What do each of these crises have in common? Armenia and Kazakhstan erupted virtually overnight (the former because of a surprise Azerbaijani offensive, the latter as a result of a spike in fuel prices few had predicted would spark unrest on this scale). Tensions in Belarus, however, peaked after a stolen election whose date was known in advance. Yet each prompted the Kremlin to act. Taken together, they have resulted in a drastic increase in Russia’s influence over its immediate neighbourhood over the past two years.
The Karabakh peace settlement means that Armenia is dependent upon Russia to maintain the de facto independence of the rump Republic of Artsakh. It also means that Russian soldiers are now permanently stationed on sovereign Azerbaijani territory, a first for nearly a decade.
In Belarus, Lukashenko’s insistence on turning his country into a rogue state has caused the EU and US to break completely with him, undermining his traditional foreign policy stance of playing the West and Russia against each other. As a consequence, he is now more dependent than ever on Russia’s support for his own political survival.
This growth in Russian hard power is mostly in ad hoc responses to specific crises. Yet taken together, they represent a significant expansion of Moscow’s influence over some of its neighbours in a period spanning only couple of years. Their primary consequence will be to limit countries’ freedom to align their foreign policies away from Russia.
This point deserves to be treated with some nuance. Russia mostly backs regimes friendly to it, such as Belarus and Kazakhstan. Propping up autocrats hated by many of their people may buy the Kremlin leverage, but it comes with the risk of alienating democratic movements opposed to those dictators. If those regimes eventually fall, they may be replaced by leaders embittered by Moscow’s backing of their opponents.

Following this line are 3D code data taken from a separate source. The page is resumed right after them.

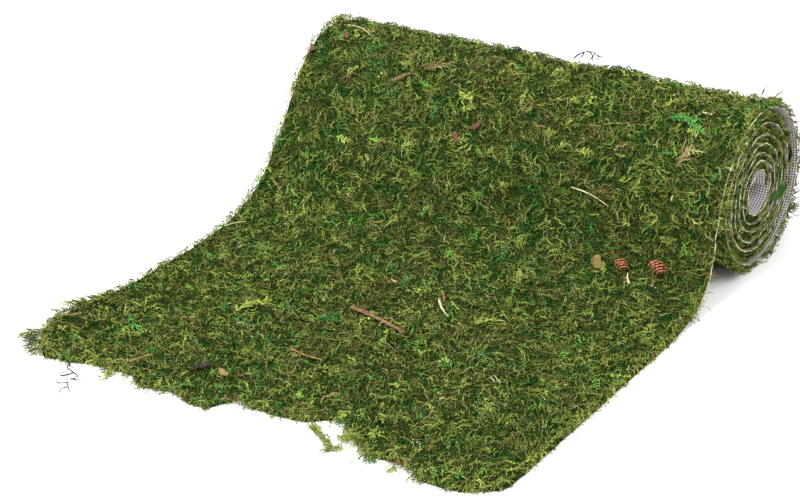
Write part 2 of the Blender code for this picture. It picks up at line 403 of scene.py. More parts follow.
    def lump(self, x: np.ndarray, run: np.ndarray) -> np.ndarray:
        """How far the moss swells above or sinks below its mean, less so near the mat's edges.

        Args:
            x: places across the mat.
            run: places along it.

        Returns:
            A height for each place.
        """
        broad, small = (share * soft_noise(x, run, size, seed)
                        for share, size, seed in zip(self.lump_shares, self.lump_sizes, (3, 4)))
        swell = self.lump_height * (broad + small)
        swell = swell + self.dome_height * (ease(self.tufts.find(x, run)[1] / 0.55) - 0.6)
        rim = np.minimum(self.width / 2 - np.abs(x), run - self.front_run(x))
        shown = 1 - ease((run - self.shown_run + 0.02) / 0.02)
        return swell * (0.25 + 0.75 * ease(rim / self.rim_width)) * shown

    def rest(self, x: np.ndarray, run: np.ndarray) -> np.ndarray:
        """How high a stiff thing rests along a line: a smooth curve over the lumps under it."""
        lumps, t = self.lump(x, run), np.linspace(-1, 1, len(x))
        return np.polyval(np.polyfit(t, lumps, 2), t) + 0.6 * lumps.std()

    def rest_at(self, place: tuple[float, float], reach: float = 0.004) -> float:
        """How high a small thing rests at one (x, run) place, on the moss that is within its reach."""
        along = place[1] + np.linspace(-reach, reach, 3)
        return float(self.rest(np.full(3, place[0]), along)[1])

    def wrap_on_moss(self, points: np.ndarray) -> np.ndarray:
        """Lay sheet-space points onto the mat, and let them follow the lumps of its moss."""
        lifted, height = points.copy(), points[:, 2]
        lowest = np.minimum(height, self.least_height)
        lifted[:, 2] = np.maximum(height + self.lump(points[:, 0], points[:, 1]), lowest)
        return self.wrap(lifted)

    def wrap(self, points: np.ndarray) -> np.ndarray:
        """Lay sheet-space points onto the mat.

        Args:
            points: an array of (x, run, height) rows.

        Returns:
            The same points as (x, y, z), kept above the floor.
        """
        x, run, height = points[:, 0], points[:, 1], points[:, 2]
        x = x - self.bulge * np.exp(-(((run - self.bulge_run) / 0.03) ** 2)) * ease((-x - 0.12) / 0.06)
        rows = np.interp(run, self.runs, np.arange(len(self.runs)))
        j = np.clip(np.floor(rows).astype(int), 0, len(self.runs) - 2)
        fj = (rows - j)[:, None]
        place = (x / self.width + 0.5) * (self.columns - 1)
        i = np.clip(np.floor(place).astype(int), 0, self.columns - 2)
        fi = np.clip(place - i, -0.5, 1.5)[:, None]

        def blend(table: np.ndarray) -> np.ndarray:
            """Read a table between its rows and columns."""
            near = table[i, j] * (1 - fj) + table[i, j + 1] * fj
            far = table[i + 1, j] * (1 - fj) + table[i + 1, j + 1] * fj
            return near * (1 - fi) + far * fi

        turn = (rows - self.drop_rows - self.arc_rows) / self.turn_rows
        height = height + self.wobble * ease(turn / 0.2) * soft_noise(run, x / 4, self.wobble_size, 61)
        angle = 2 * math.pi * turn
        dent = 0.5 + 0.5 * soft_noise(np.cos(angle), np.sin(angle), 0.75, 62)
        height = height - self.squeeze * dent * ease((turn - 1.3) / 0.5)
        spot, along = blend(self.lines), unit(blend(self.alongs))
        flat = np.minimum(run, 0.0)
        y = spot[:, 0] + flat - along[:, 1] * height
        z = spot[:, 1] + along[:, 0] * height
        return np.stack([x, y, np.maximum(z, FLOOR_CLEARANCE)], 1)


@dataclass
class MeshPile:
    """Faces gathered from many small things, to be joined in one mesh."""

    points: list = field(default_factory=list)
    faces: list = field(default_factory=list)
    maps: list = field(default_factory=list)
    count: int = 0

    def add(self, points: np.ndarray, layers: list[tuple[np.ndarray, np.ndarray]]) -> None:
        """Add points and the faces between them.

        Args:
            points: (n, 3) places.
            layers: pairs of faces, as (m, corners) numbers of these points, and their places on the
                surface map, either (n, 2) for the points or (m, corners, 2) for the faces.
        """
        self.points.append(points)
        for faces, places in layers:
            self.faces.append(faces + self.count)
            self.maps.append(places[faces] if places.ndim == 2 else places)
        self.count += len(points)

    def build(self, name: str, material: bpy.types.Material, smooth: bool) -> bpy.types.Object:
        """Make the joined mesh.

        Args:
            name: the piece's name.
            material: its only material.
            smooth: whether its faces are shaded smooth.

        Returns:
            The new object, linked to the scene.
        """
        mesh = bpy.data.meshes.new(name)
        points = np.concatenate(self.points).astype(np.float32)
        corners = np.concatenate([f.reshape(-1) for f in self.faces]).astype(np.int32)
        sizes = np.concatenate([np.full(len(f), f.shape[1]) for f in self.faces]).astype(np.int32)
        mesh.vertices.add(len(points))
        mesh.vertices.foreach_set("co", points.reshape(-1))
        mesh.loops.add(len(corners))
        mesh.loops.foreach_set("vertex_index", corners)
        mesh.polygons.add(len(sizes))
        mesh.polygons.foreach_set("loop_start", (np.cumsum(sizes) - sizes).astype(np.int32))
        mesh.polygons.foreach_set("loop_total", sizes)
        mesh.update(calc_edges=True)
        layer = mesh.uv_layers.new(name=SURFACE_MAP)
        places = np.concatenate([m.reshape(-1, 2) for m in self.maps]).astype(np.float32)
        layer.data.foreach_set("uv", places.reshape(-1))
        if smooth:
            mesh.shade_smooth()
        mesh.materials.append(material)
        piece = bpy.data.objects.new(name, mesh)
        bpy.context.scene.collection.objects.link(piece)
        return piece


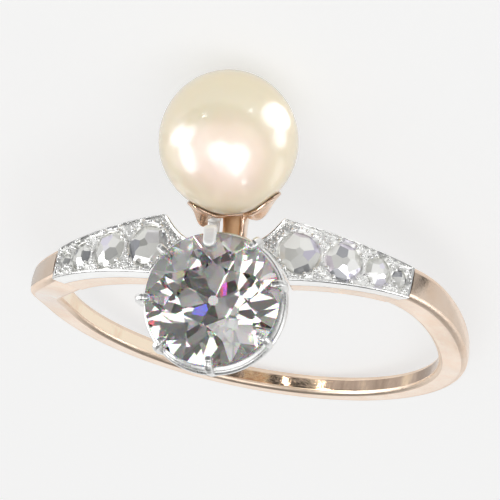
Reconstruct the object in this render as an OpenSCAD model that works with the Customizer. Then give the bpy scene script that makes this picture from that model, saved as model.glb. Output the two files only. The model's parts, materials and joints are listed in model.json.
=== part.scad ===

Svetlana Tikhanovskaya, the leader of the Belarusian opposition, hinted at this change in attitude when I interviewed her last year. “Because the Kremlin supported the regime following these fraudulent elections – supported violence and the torture of Belarusians – of course attitudes towards the Kremlin have changed a lot,” she told me.
Indeed, Ukraine was turned strongly anti-Russian by Putin choosing to launch a war in its east and annex the Crimea, internationally recognised as Ukrainian territory, after a popular revolution ousted the corrupt former president Viktor Yanukovych in 2014. “Putin’s invasion in 2014 unified the Ukrainian nation,” wrote William Taylor and Andriy Zagorodnyuk of the US Institute of Peace.
A similar response might also be seen in authoritarian Kazakhstan following the CSTO intervention. Many unanswered questions about the fast-evolving situation in the country remain – in particular over whether elements of the Kazakh elite and security services may have used the chaos of the protests as background for a coup or counter-coup.
Evidence to support this thesis is mounting. As the unrest escalated, Tokayev removed Nazarbayev loyalist Karim Masimov as head of the domestic intelligence agency, the KNB. Nazarbayev himself was sacked from his position at the head of the Security Council. “Tokayev could be manoeuvring to prevent a palace coup amid the chaos unfolding around him,” the Kazakhstan-based journalist Joanna Lillis wrote.
Still, elite machinations aside, the fact remains that Tokayev now says he has given a shoot-to-kill order against protesters, most of whom are ordinary citizens. That is the kind of brutal regime that many Kazakhs might resent their larger neighbour helping prop up. Nationalist sentiment could turn against a government which did not hesitate to call in in foreign troops, Alexander Gabuev and Temur Umarov wrote.
Russia’s expanded influence is real, then, but it is brittle. It will preserve Russian power in the immediate term – but its longer-term consequences are far less predictable.